Dutifully, and being careful to substitute a few choice words here and there, I start to sing her “Elephant.” We got to the second verse:

I’d sing her classic country songs

And she’d get high and sing along.

She don’t have the voice to sing with now—

Suddenly, Honest Girl interrupted me.

“Sing me a country song.”

“You want me to sing you a country song?”

“Sing me a country song!”

Immediately, I burst into the first country song that popped into my head:

I hear that train a-comin’.

It’s rollin’ round the bend.

And I ain’t seen the sunshine since

I don’t know when.

I’m stuck in Folsom Prison,

And time keeps draggin’ on.

But that train keeps a-rollin’

On down the San Anton.

“Is that a country song?”

“Oh, yes. That’s a country song.”

“No. That’s a train song.”

“Train songs are country songs.”

“Train songs are country songs?”

“Yup.”

She paused, considering my words.

“Sing me the train song.”

And that’s how “Folsom Prison Blues” became my daughter’s bedtime song. I’m calling that a win.
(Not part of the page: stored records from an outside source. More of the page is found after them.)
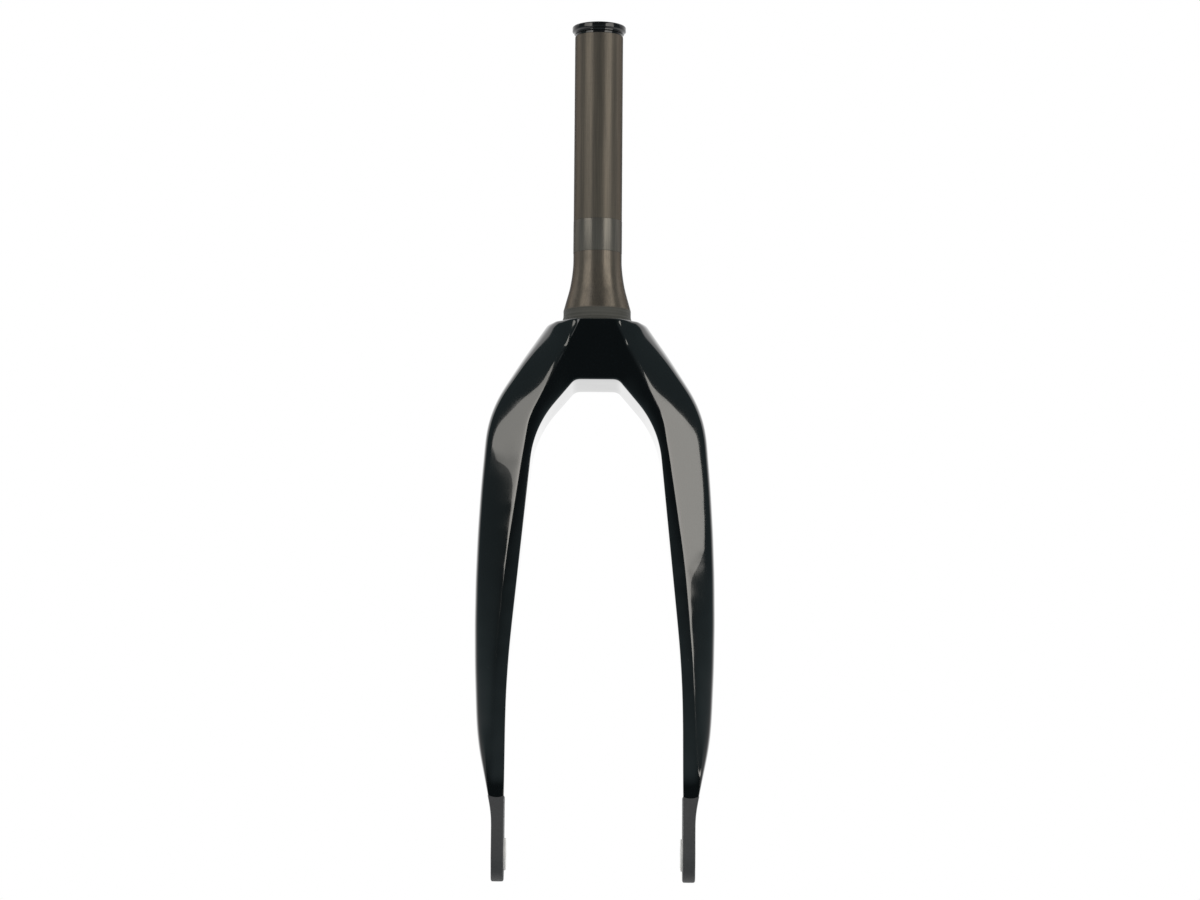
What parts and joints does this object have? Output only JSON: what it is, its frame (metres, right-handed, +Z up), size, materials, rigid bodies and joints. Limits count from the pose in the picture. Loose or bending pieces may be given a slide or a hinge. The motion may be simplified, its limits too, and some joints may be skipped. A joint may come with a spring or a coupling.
{
  "type": "bicycle fork",
  "caption": "Rigid bicycle fork with a tapered steerer, a faceted crown and arch, bowed bladed legs, closed dropouts with flanged bushes, and a top cap on an expander.",
  "frame": {"origin": "on the steerer axis, on the flat crown shoulder where the lower headset race sits", "axes": "+Z up the steerer axis, -Y to the front, where the axle sits by the rake, and +X to the rider's left, along the axle"},
  "size_m": [0.14, 0.0687, 0.5081],
  "materials": {
    "gloss_black": "clear-coated gloss black laminate, matt dark grey at the dropouts and bare matt laminate on the taper",
    "bare_laminate": "sanded bare laminate, matt",
    "collar_laminate": "bare laminate, a little smoother",
    "black_anodised": "black anodised, turned",
    "bare_alloy": "turned",
    "black_steel": "black oxide",
    "zinc_steel": "zinc plated"
  },
  "bodies": {
    "root": {"fork_body": "gloss_black", "steerer_tube": "bare_laminate", "splice_collar": "collar_laminate", "expander_sleeve": "black_anodised", "expander_wedge": "bare_alloy", "expander_bolt": "black_steel", "top_cap": "black_anodised", "cap_bolt": "zinc_steel", "axle_insert_left": "bare_alloy", "axle_insert_right": "bare_alloy"}
  },
  "joints": []
}
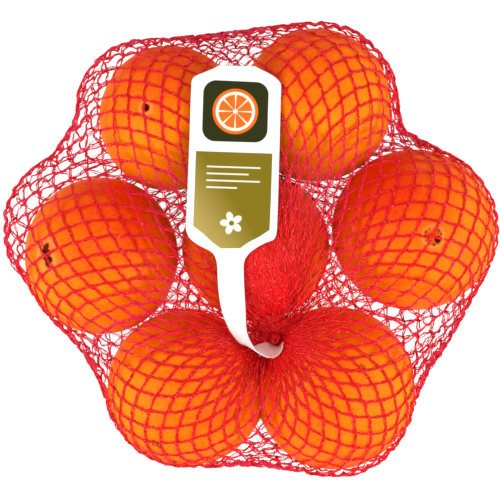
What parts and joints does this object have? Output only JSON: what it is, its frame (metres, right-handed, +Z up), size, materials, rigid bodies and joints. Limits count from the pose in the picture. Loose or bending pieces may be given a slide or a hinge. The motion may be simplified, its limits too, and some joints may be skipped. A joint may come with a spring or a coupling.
{
  "type": "net of oranges",
  "caption": "Red knitted net bag of oranges lying on its side, drawn together at a neck on top that a white film label loops round.",
  "frame": {"origin": "on the table, under the middle of the pack's outline", "axes": "+Z up from the table; seen from above with the neck in the front half, +X to the right and +Y to the back, the way the label's panel points"},
  "size_m": [0.2337, 0.2141, 0.0767],
  "materials": {
    "net": "satin",
    "label": "satin",
    "peel": "satin"
  },
  "bodies": {
    "root": {"net_bag": "net", "label": "label"}
  },
  "joints": []
}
As you can see from this post, I just don’t believe that there is such a thing as “inappropriate” music. My daughter knows all the words to both Sofia the First and James McMurtry, Frozen and Drive by Truckers. I sing her opera as well as Lucinda Williams. She loves when I plunk out “’Til There Was You” on the piano, and sits in rapture anytime daddy plays “Drops of Jupiter.” I’m not going to tell her what she “should” be listening to. I’m just having fun watching her explore it all. That might mean that I’m destroying her innocence, or gearing myself up for some naughty language down the line. But at least I don’t have to listen to Kids’ Bop in the interim.